■ Goal of the exercise
In the records below, find the line containing "foot_rear_right();" and the line containing "obj.parent = None"; please repeat exactly the lines from one to the other, both included, and nothing more.

■ Data entries
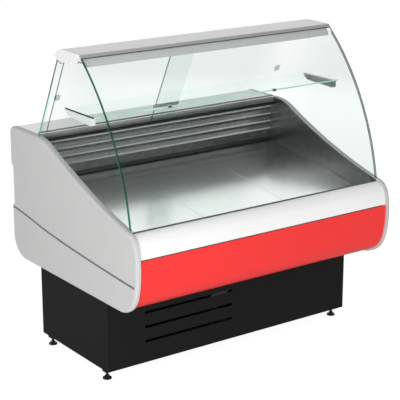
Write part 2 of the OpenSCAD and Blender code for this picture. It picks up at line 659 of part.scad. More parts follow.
base_frame();
foot_front_left();
foot_front_right();
foot_rear_left();
foot_rear_right();
plinth_front_panel();
plinth_left_panel();
plinth_right_panel();
service_grille();
base_tray();
compressor();
condenser_coil();
condenser_fan_housing();
condenser_fan_blade();
refrigerant_lines();
electrical_box();
evaporation_tray();
drain_pipe();
insulated_tub();
tub_liner();
rear_body_panel();
evaporator_coil();
evaporator_fan_plate();
evaporator_fan_left();
evaporator_fan_right();
front_upper_panel();
front_lower_panel();
glass_channel();
end_panel_left();
end_panel_right();
worktop();
louvre_panel();
deck_tray_left();
deck_tray_centre();
deck_tray_right();
control_panel();
thermostat_body();
thermostat_button_up();
thermostat_button_down();
light_switch();
power_switch();
front_glass();
glass_hinge_rail();
side_glass_left();
side_glass_right();
canopy_profile();
canopy_cap_left();
canopy_cap_right();
canopy_lamp();
upper_track();
lower_track();
rear_door_left();
rear_door_right();
door_pull_left();
door_pull_right();
door_lock_bar();
shelf_glass();
shelf_bracket_left();
shelf_bracket_right();
shelf_clips();
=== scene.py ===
"""Looks for the refrigerated deli counter: materials, rounded visual pieces, floor, light and camera.

Blender works in metres. Outlines are written in millimetres, as (depth, height) pairs in the CAD frame:
X runs along the counter, -Y is the customer side, +Y the staff side, Z is up.
"""

import json
import math

import bmesh
import bpy
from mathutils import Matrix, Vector

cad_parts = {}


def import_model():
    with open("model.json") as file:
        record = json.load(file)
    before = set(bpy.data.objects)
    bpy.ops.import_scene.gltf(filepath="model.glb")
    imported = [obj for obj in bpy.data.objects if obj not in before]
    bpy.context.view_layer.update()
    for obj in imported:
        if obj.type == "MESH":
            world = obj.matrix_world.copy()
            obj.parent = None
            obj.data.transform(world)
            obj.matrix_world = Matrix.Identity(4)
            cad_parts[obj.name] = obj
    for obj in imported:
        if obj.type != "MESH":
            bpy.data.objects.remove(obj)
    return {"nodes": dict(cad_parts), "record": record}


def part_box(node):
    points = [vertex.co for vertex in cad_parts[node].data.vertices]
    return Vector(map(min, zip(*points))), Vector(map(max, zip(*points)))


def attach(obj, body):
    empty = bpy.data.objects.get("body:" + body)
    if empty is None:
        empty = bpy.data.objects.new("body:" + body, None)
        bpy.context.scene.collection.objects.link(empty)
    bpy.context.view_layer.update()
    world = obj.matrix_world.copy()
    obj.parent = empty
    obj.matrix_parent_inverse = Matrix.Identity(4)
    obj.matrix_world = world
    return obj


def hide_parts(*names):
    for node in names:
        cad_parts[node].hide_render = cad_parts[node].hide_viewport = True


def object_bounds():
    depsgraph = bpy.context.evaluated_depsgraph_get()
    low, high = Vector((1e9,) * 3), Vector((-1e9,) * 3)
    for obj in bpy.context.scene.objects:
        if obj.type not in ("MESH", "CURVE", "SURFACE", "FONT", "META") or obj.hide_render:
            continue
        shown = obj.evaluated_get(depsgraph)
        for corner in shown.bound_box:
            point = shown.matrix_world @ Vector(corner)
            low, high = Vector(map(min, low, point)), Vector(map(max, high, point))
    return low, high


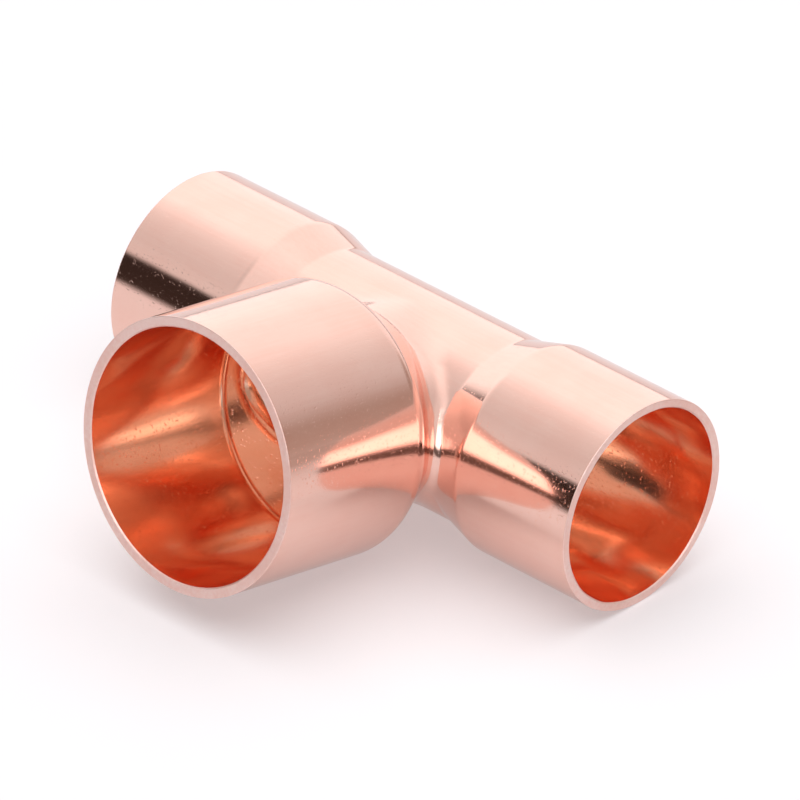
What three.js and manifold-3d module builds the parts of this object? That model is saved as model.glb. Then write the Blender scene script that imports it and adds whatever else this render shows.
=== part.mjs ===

■ Output for this task
foot_rear_right();
plinth_front_panel();
plinth_left_panel();
plinth_right_panel();
service_grille();
base_tray();
compressor();
condenser_coil();
condenser_fan_housing();
condenser_fan_blade();
refrigerant_lines();
electrical_box();
evaporation_tray();
drain_pipe();
insulated_tub();
tub_liner();
rear_body_panel();
evaporator_coil();
evaporator_fan_plate();
evaporator_fan_left();
evaporator_fan_right();
front_upper_panel();
front_lower_panel();
glass_channel();
end_panel_left();
end_panel_right();
worktop();
louvre_panel();
deck_tray_left();
deck_tray_centre();
deck_tray_right();
control_panel();
thermostat_body();
thermostat_button_up();
thermostat_button_down();
light_switch();
power_switch();
front_glass();
glass_hinge_rail();
side_glass_left();
side_glass_right();
canopy_profile();
canopy_cap_left();
canopy_cap_right();
canopy_lamp();
upper_track();
lower_track();
rear_door_left();
rear_door_right();
door_pull_left();
door_pull_right();
door_lock_bar();
shelf_glass();
shelf_bracket_left();
shelf_bracket_right();
shelf_clips();
=== scene.py ===
"""Looks for the refrigerated deli counter: materials, rounded visual pieces, floor, light and camera.

Blender works in metres. Outlines are written in millimetres, as (depth, height) pairs in the CAD frame:
X runs along the counter, -Y is the customer side, +Y the staff side, Z is up.
"""

import json
import math

import bmesh
import bpy
from mathutils import Matrix, Vector

cad_parts = {}


def import_model():
    with open("model.json") as file:
        record = json.load(file)
    before = set(bpy.data.objects)
    bpy.ops.import_scene.gltf(filepath="model.glb")
    imported = [obj for obj in bpy.data.objects if obj not in before]
    bpy.context.view_layer.update()
    for obj in imported:
        if obj.type == "MESH":
            world = obj.matrix_world.copy()
            obj.parent = None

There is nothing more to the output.